Besides, you know very well that if I started this as a new thread, I’d get banned for anti-Catholic propaganda, and the thread would get deleted. So again, you’re suppressing the story rather than answering the simple question: what is the Catholic church’s response on this? I don’t like using secularist sources like the Guardian when it comes to church issues; I’d much rather hear what your church has to say on it.

Please share.
That is not true. You would not get banned for starting a thrtead any more than posting same on this one. I understand why you are derailing and continuing to do so. If my church ordered MMM, I would do exactly as you are doing. It is what my 4th-graders did when I taught school. If I got onto a kid for misbehaving, the child’s first instinct was to say, “well Joey did it to!” or, “Joey did worse things!”.

So, I get it. But now I started a thread for you. Let’s see if your goal is discussion or derailing.
 
The Father Athanase Seromba incident is quite similar to the Mountain Meadows Massacre incident:
–]A backdrop of extreme violence related to an ongoing civil war./-] (The MMM was the violence in the Utah War, so not a similarity)
-A backdrop of extreme violence along -]religious lines/-] tribal lines. (so not a similarity)
-A low level member of the clergy instigates and leads the atrocity.
-Numerous men, women, and children lured into a vulnerable situation, under the promise of protection.
-The instigating cleric acted without permission of the broader church hierarchy.

The differences:
*2000 innocents died when buldozed inside that church, compared to 200 innocents murdered at Mountain Meadows.
*This happened during our lifetimes.
-]*My guess is that none of you have heard of it before./-] (so not really a difference)
-]*you are probably going to want to change the subject./-] (so not really a difference)
***low level members of the Catholic Church were perpetrators and victims as were Protestants. Two hundred or more priests and nuns, Tutsi and Hutu, were murdered during the genocide. Mormons were only perpetrators.
Event not hidden from Catholics.
In Utah the religion was the government.
 
In contrast, you, Rebecca and Tex seem eager to shut up the whole Rwanda thing.
You’re not talking about me, because my only post on the subject was to establish the facts of the comparison.
To me the fact that you haven’t heard about it and you’re trying to quash discussion of it, suggests that it is being hidden by Catholics, i.e. by you.
You don’t know what I know or what I’m willing to discuss.
 
People in Utah were being put on a war footing and martial law was declared. It’s not reasonable for you to deny that similarity, Stephen. I’ll give you more time to think about it.

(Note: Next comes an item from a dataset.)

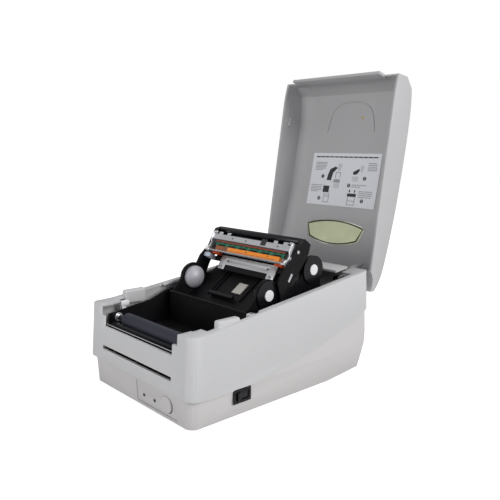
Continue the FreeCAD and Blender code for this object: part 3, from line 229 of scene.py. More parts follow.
def grain_group():
    tree, start, end = new_group("moulded_grain", [
        ("Vector", "NodeSocketVector", None), ("Grain scale", "NodeSocketFloat", 2600.0),
        ("Light tone", "NodeSocketColor", (0.8, 0.8, 0.8, 1)), ("Dark tone", "NodeSocketColor", (0.7, 0.7, 0.7, 1)),
        ("Smooth", "NodeSocketFloat", 0.4), ("Dull", "NodeSocketFloat", 0.6)],
        [("Colour", "NodeSocketColor"), ("Roughness", "NodeSocketFloat"), ("Height", "NodeSocketFloat")])
    vector = start.outputs["Vector"]
    fine = noise(tree, vector, start.outputs["Grain scale"], 3.0, "grain")
    slow = noise(tree, vector, 14.0, 3.0, "slow_tone")
    tone = spread(tree, slow, 0.0, 1.0)
    colour = blend_colours(tree, tone, start.outputs["Dark tone"], start.outputs["Light tone"])
    speck = spread(tree, fine, 0.0, 1.0)
    tree.links.new(blend_colours(tree, speck, colour, start.outputs["Light tone"]), end.inputs["Colour"])
    tree.links.new(spread(tree, slow, start.outputs["Dull"], start.outputs["Smooth"]), end.inputs["Roughness"])
    tree.links.new(fine, end.inputs["Height"])
    return tree


def brushed_group():
    tree, start, end = new_group("brushed_sheet", [
        ("Vector", "NodeSocketVector", None), ("Across", "NodeSocketFloat", 1800.0),
        ("Light tone", "NodeSocketColor", (0.8, 0.8, 0.8, 1)), ("Dark tone", "NodeSocketColor", (0.6, 0.6, 0.6, 1)),
        ("Smooth", "NodeSocketFloat", 0.25), ("Dull", "NodeSocketFloat", 0.45)],
        [("Colour", "NodeSocketColor"), ("Roughness", "NodeSocketFloat"), ("Height", "NodeSocketFloat")])
    stretch = tree.nodes.new("ShaderNodeVectorMath")
    stretch.operation = "MULTIPLY"
    stretch.inputs[1].default_value = (0.02, 1.0, 1.0)
    tree.links.new(start.outputs["Vector"], stretch.inputs[0])
    lines = noise(tree, stretch.outputs[0], start.outputs["Across"], 2.0, "brush_lines")
    patches = noise(tree, start.outputs["Vector"], 60.0, 2.0, "patches")
    tree.links.new(blend_colours(tree, spread(tree, lines, 0.0, 1.0), start.outputs["Dark tone"],
                                 start.outputs["Light tone"]), end.inputs["Colour"])
    tree.links.new(spread(tree, patches, start.outputs["Smooth"], start.outputs["Dull"]), end.inputs["Roughness"])
    tree.links.new(lines, end.inputs["Height"])
    return tree


def dust_group():
    tree, start, end = new_group("settled_dust", [
        ("Vector", "NodeSocketVector", None), ("Colour", "NodeSocketColor", (0.5, 0.5, 0.5, 1)),
        ("Dust tone", "NodeSocketColor", (0.6, 0.6, 0.58, 1)), ("Amount", "NodeSocketFloat", 0.1)],
        [("Colour", "NodeSocketColor"), ("Mask", "NodeSocketFloat")])
    geometry = tree.nodes.new("ShaderNodeNewGeometry")
    parts = tree.nodes.new("ShaderNodeSeparateXYZ")
    tree.links.new(geometry.outputs["Normal"], parts.inputs[0])
    upward = spread(tree, parts.outputs["Z"], 0.0, 1.0, 0.2, 0.95)
    cloud = spread(tree, noise(tree, start.outputs["Vector"], 45.0, 4.0, "dust_cloud"), 0.0, 1.0, 0.38, 0.72)
    both, scaled = (tree.nodes.new("ShaderNodeMath") for _ in range(2))
    both.operation = scaled.operation = "MULTIPLY"
    tree.links.new(upward, both.inputs[0])
    tree.links.new(cloud, both.inputs[1])
    tree.links.new(both.outputs[0], scaled.inputs[0])
    tree.links.new(start.outputs["Amount"], scaled.inputs[1])
    tree.links.new(blend_colours(tree, scaled.outputs[0], start.outputs["Colour"], start.outputs["Dust tone"]),
                   end.inputs["Colour"])
    tree.links.new(scaled.outputs[0], end.inputs["Mask"])
    return tree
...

Your other attempts to distinguish have absolutely no bearing on my question of how the Catholic church justifies or explains its protection of Father Wenceslas Munyeshyaka on charges of rape, murder and genocide, and it’s providing a false identity to Father Athanase Seromba who ordered the bulldozing of his church with 2,000 Tutsis inside, helped to shoot the survivors, and called a little girl who begged for mercy a “cockroach.”
 
Thread closed pending review by Moderator Eric Hilbert for off topic and derailing posts.